*Goal:* Write out every record below exactly as it appears.

*Data for this task:*
[START]

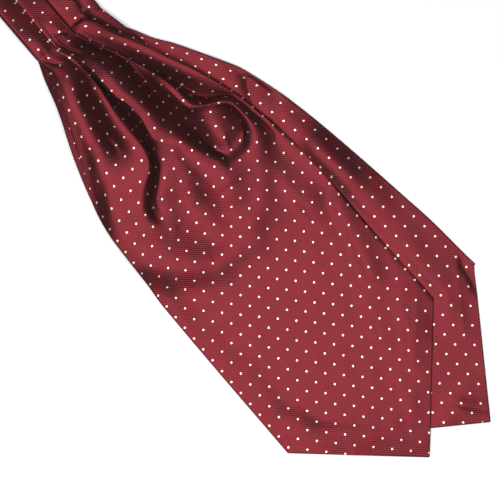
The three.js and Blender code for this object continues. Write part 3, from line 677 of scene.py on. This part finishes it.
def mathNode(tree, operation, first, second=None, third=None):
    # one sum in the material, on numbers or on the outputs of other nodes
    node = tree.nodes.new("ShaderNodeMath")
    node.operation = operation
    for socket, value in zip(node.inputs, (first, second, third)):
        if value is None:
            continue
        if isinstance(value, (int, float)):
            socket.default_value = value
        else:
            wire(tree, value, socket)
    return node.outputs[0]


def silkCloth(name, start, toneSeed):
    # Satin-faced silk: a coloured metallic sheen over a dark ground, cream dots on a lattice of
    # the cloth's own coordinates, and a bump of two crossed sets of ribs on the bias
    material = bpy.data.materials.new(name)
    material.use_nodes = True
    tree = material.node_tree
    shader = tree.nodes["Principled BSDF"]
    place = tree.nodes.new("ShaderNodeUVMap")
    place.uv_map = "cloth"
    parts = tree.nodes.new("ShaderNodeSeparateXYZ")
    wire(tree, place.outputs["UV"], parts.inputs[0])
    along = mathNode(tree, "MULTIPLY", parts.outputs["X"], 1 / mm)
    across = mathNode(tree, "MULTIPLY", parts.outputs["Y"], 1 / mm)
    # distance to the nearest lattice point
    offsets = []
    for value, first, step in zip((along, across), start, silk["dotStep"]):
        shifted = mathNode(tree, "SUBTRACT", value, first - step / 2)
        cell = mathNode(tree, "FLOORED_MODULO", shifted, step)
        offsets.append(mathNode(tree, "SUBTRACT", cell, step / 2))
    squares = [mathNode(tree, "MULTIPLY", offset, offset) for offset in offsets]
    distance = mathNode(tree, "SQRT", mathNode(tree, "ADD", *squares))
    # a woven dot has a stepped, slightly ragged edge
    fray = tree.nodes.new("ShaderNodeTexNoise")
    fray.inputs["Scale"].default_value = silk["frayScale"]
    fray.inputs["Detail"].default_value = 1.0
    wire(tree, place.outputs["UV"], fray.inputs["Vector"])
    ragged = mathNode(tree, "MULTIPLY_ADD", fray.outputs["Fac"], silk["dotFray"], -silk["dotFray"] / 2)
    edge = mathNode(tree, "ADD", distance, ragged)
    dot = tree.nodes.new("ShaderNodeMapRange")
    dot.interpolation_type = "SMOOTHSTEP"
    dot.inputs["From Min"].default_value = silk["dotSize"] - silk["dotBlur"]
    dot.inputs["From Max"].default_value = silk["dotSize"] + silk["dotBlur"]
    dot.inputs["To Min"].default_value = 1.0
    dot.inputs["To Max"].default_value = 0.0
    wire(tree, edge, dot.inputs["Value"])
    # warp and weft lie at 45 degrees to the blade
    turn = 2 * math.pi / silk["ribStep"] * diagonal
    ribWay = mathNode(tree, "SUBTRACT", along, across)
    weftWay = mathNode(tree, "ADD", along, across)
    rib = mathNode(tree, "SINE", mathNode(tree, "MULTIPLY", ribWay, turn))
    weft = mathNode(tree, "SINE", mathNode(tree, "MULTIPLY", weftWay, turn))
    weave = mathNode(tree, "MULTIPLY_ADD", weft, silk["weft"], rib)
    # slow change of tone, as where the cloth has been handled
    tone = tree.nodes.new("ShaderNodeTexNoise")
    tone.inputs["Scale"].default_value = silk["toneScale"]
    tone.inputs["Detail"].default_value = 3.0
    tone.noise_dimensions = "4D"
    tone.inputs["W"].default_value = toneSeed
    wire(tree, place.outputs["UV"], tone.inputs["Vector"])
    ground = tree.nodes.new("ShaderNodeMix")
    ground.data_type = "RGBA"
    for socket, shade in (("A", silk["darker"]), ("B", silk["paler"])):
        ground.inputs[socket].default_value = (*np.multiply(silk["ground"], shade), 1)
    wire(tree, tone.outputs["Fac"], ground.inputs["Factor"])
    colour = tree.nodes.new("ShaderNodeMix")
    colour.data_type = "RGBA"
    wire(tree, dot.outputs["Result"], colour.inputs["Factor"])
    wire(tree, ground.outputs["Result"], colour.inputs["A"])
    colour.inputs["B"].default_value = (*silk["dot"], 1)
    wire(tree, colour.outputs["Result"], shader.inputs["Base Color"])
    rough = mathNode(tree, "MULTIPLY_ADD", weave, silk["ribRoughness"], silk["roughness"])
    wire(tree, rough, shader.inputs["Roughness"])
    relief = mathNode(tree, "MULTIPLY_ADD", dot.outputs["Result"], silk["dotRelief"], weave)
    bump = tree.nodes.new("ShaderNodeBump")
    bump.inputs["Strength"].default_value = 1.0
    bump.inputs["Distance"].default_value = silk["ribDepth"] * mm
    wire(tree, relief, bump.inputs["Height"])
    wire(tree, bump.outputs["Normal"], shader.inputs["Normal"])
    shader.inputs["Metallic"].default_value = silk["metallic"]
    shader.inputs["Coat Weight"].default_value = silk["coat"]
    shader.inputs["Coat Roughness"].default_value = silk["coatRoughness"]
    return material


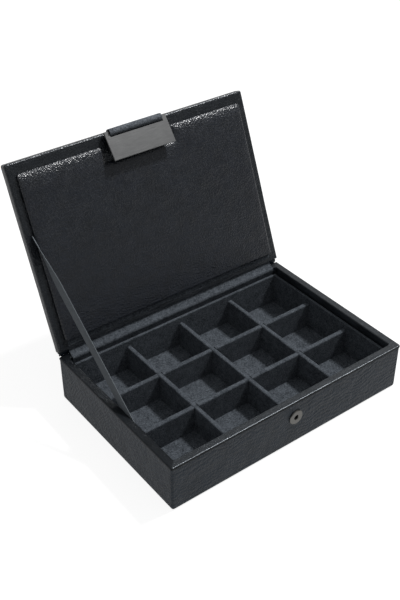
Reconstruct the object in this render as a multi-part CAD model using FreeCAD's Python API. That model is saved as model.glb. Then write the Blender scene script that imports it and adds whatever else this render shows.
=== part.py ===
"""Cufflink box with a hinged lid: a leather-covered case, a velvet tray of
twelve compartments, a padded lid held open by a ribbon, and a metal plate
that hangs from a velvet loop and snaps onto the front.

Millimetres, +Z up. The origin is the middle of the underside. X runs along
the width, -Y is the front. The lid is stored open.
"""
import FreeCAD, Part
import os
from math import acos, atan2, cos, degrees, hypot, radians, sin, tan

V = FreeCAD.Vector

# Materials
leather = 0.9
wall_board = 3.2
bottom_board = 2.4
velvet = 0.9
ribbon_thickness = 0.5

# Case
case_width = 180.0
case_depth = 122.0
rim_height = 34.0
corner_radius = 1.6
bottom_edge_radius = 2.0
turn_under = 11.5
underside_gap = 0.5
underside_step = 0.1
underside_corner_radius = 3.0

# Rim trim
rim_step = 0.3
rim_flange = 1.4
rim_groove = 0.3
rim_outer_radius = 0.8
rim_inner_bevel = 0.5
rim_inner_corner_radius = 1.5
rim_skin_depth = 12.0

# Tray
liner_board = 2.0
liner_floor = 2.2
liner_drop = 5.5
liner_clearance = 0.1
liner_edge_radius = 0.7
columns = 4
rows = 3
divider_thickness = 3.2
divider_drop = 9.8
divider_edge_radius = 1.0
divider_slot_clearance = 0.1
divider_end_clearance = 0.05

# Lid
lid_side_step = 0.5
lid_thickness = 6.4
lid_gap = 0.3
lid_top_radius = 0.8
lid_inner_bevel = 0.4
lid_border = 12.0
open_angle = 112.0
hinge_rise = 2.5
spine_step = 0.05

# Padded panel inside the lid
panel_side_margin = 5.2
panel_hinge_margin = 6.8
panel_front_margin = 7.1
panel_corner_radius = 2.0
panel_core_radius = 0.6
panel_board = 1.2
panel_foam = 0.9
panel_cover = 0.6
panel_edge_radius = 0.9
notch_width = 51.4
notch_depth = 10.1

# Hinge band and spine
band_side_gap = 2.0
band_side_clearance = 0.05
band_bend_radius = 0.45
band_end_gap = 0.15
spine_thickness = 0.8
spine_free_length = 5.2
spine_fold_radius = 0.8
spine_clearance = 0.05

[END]

*Output of the exercise:*
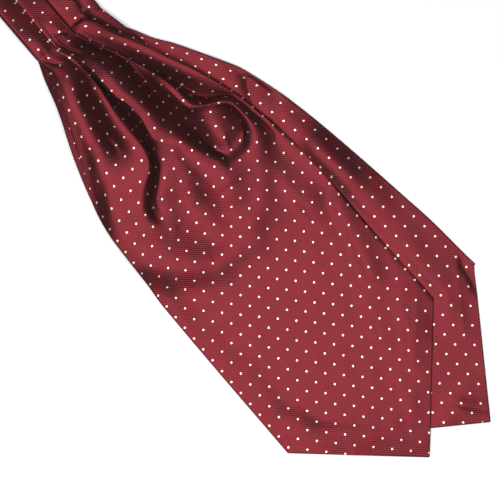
The three.js and Blender code for this object continues. Write part 3, from line 677 of scene.py on. This part finishes it.
def mathNode(tree, operation, first, second=None, third=None):
    # one sum in the material, on numbers or on the outputs of other nodes
    node = tree.nodes.new("ShaderNodeMath")
    node.operation = operation
    for socket, value in zip(node.inputs, (first, second, third)):
        if value is None:
            continue
        if isinstance(value, (int, float)):
            socket.default_value = value
        else:
            wire(tree, value, socket)
    return node.outputs[0]


def silkCloth(name, start, toneSeed):
    # Satin-faced silk: a coloured metallic sheen over a dark ground, cream dots on a lattice of
    # the cloth's own coordinates, and a bump of two crossed sets of ribs on the bias
    material = bpy.data.materials.new(name)
    material.use_nodes = True
    tree = material.node_tree
    shader = tree.nodes["Principled BSDF"]
    place = tree.nodes.new("ShaderNodeUVMap")
    place.uv_map = "cloth"
    parts = tree.nodes.new("ShaderNodeSeparateXYZ")
    wire(tree, place.outputs["UV"], parts.inputs[0])
    along = mathNode(tree, "MULTIPLY", parts.outputs["X"], 1 / mm)
    across = mathNode(tree, "MULTIPLY", parts.outputs["Y"], 1 / mm)
    # distance to the nearest lattice point
    offsets = []
    for value, first, step in zip((along, across), start, silk["dotStep"]):
        shifted = mathNode(tree, "SUBTRACT", value, first - step / 2)
        cell = mathNode(tree, "FLOORED_MODULO", shifted, step)
        offsets.append(mathNode(tree, "SUBTRACT", cell, step / 2))
    squares = [mathNode(tree, "MULTIPLY", offset, offset) for offset in offsets]
    distance = mathNode(tree, "SQRT", mathNode(tree, "ADD", *squares))
    # a woven dot has a stepped, slightly ragged edge
    fray = tree.nodes.new("ShaderNodeTexNoise")
    fray.inputs["Scale"].default_value = silk["frayScale"]
    fray.inputs["Detail"].default_value = 1.0
    wire(tree, place.outputs["UV"], fray.inputs["Vector"])
    ragged = mathNode(tree, "MULTIPLY_ADD", fray.outputs["Fac"], silk["dotFray"], -silk["dotFray"] / 2)
    edge = mathNode(tree, "ADD", distance, ragged)
    dot = tree.nodes.new("ShaderNodeMapRange")
    dot.interpolation_type = "SMOOTHSTEP"
    dot.inputs["From Min"].default_value = silk["dotSize"] - silk["dotBlur"]
    dot.inputs["From Max"].default_value = silk["dotSize"] + silk["dotBlur"]
    dot.inputs["To Min"].default_value = 1.0
    dot.inputs["To Max"].default_value = 0.0
    wire(tree, edge, dot.inputs["Value"])
    # warp and weft lie at 45 degrees to the blade
    turn = 2 * math.pi / silk["ribStep"] * diagonal
    ribWay = mathNode(tree, "SUBTRACT", along, across)
    weftWay = mathNode(tree, "ADD", along, across)
    rib = mathNode(tree, "SINE", mathNode(tree, "MULTIPLY", ribWay, turn))
    weft = mathNode(tree, "SINE", mathNode(tree, "MULTIPLY", weftWay, turn))
    weave = mathNode(tree, "MULTIPLY_ADD", weft, silk["weft"], rib)
    # slow change of tone, as where the cloth has been handled
    tone = tree.nodes.new("ShaderNodeTexNoise")
    tone.inputs["Scale"].default_value = silk["toneScale"]
    tone.inputs["Detail"].default_value = 3.0
    tone.noise_dimensions = "4D"
    tone.inputs["W"].default_value = toneSeed
    wire(tree, place.outputs["UV"], tone.inputs["Vector"])
    ground = tree.nodes.new("ShaderNodeMix")
    ground.data_type = "RGBA"
    for socket, shade in (("A", silk["darker"]), ("B", silk["paler"])):
        ground.inputs[socket].default_value = (*np.multiply(silk["ground"], shade), 1)
    wire(tree, tone.outputs["Fac"], ground.inputs["Factor"])
    colour = tree.nodes.new("ShaderNodeMix")
    colour.data_type = "RGBA"
    wire(tree, dot.outputs["Result"], colour.inputs["Factor"])
    wire(tree, ground.outputs["Result"], colour.inputs["A"])
    colour.inputs["B"].default_value = (*silk["dot"], 1)
    wire(tree, colour.outputs["Result"], shader.inputs["Base Color"])
    rough = mathNode(tree, "MULTIPLY_ADD", weave, silk["ribRoughness"], silk["roughness"])
    wire(tree, rough, shader.inputs["Roughness"])
    relief = mathNode(tree, "MULTIPLY_ADD", dot.outputs["Result"], silk["dotRelief"], weave)
    bump = tree.nodes.new("ShaderNodeBump")
    bump.inputs["Strength"].default_value = 1.0
    bump.inputs["Distance"].default_value = silk["ribDepth"] * mm
    wire(tree, relief, bump.inputs["Height"])
    wire(tree, bump.outputs["Normal"], shader.inputs["Normal"])
    shader.inputs["Metallic"].default_value = silk["metallic"]
    shader.inputs["Coat Weight"].default_value = silk["coat"]
    shader.inputs["Coat Roughness"].default_value = silk["coatRoughness"]
    return material


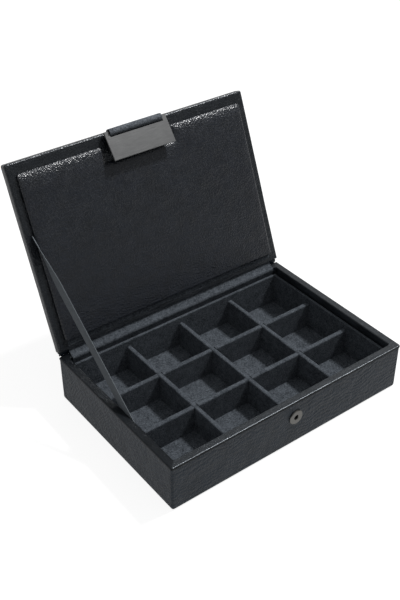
Reconstruct the object in this render as a multi-part CAD model using FreeCAD's Python API. That model is saved as model.glb. Then write the Blender scene script that imports it and adds whatever else this render shows.
=== part.py ===
"""Cufflink box with a hinged lid: a leather-covered case, a velvet tray of
twelve compartments, a padded lid held open by a ribbon, and a metal plate
that hangs from a velvet loop and snaps onto the front.

Millimetres, +Z up. The origin is the middle of the underside. X runs along
the width, -Y is the front. The lid is stored open.
"""
import FreeCAD, Part
import os
from math import acos, atan2, cos, degrees, hypot, radians, sin, tan

V = FreeCAD.Vector

# Materials
leather = 0.9
wall_board = 3.2
bottom_board = 2.4
velvet = 0.9
ribbon_thickness = 0.5

# Case
case_width = 180.0
case_depth = 122.0
rim_height = 34.0
corner_radius = 1.6
bottom_edge_radius = 2.0
turn_under = 11.5
underside_gap = 0.5
underside_step = 0.1
underside_corner_radius = 3.0

# Rim trim
rim_step = 0.3
rim_flange = 1.4
rim_groove = 0.3
rim_outer_radius = 0.8
rim_inner_bevel = 0.5
rim_inner_corner_radius = 1.5
rim_skin_depth = 12.0

# Tray
liner_board = 2.0
liner_floor = 2.2
liner_drop = 5.5
liner_clearance = 0.1
liner_edge_radius = 0.7
columns = 4
rows = 3
divider_thickness = 3.2
divider_drop = 9.8
divider_edge_radius = 1.0
divider_slot_clearance = 0.1
divider_end_clearance = 0.05

# Lid
lid_side_step = 0.5
lid_thickness = 6.4
lid_gap = 0.3
lid_top_radius = 0.8
lid_inner_bevel = 0.4
lid_border = 12.0
open_angle = 112.0
hinge_rise = 2.5
spine_step = 0.05

# Padded panel inside the lid
panel_side_margin = 5.2
panel_hinge_margin = 6.8
panel_front_margin = 7.1
panel_corner_radius = 2.0
panel_core_radius = 0.6
panel_board = 1.2
panel_foam = 0.9
panel_cover = 0.6
panel_edge_radius = 0.9
notch_width = 51.4
notch_depth = 10.1

# Hinge band and spine
band_side_gap = 2.0
band_side_clearance = 0.05
band_bend_radius = 0.45
band_end_gap = 0.15
spine_thickness = 0.8
spine_free_length = 5.2
spine_fold_radius = 0.8
spine_clearance = 0.05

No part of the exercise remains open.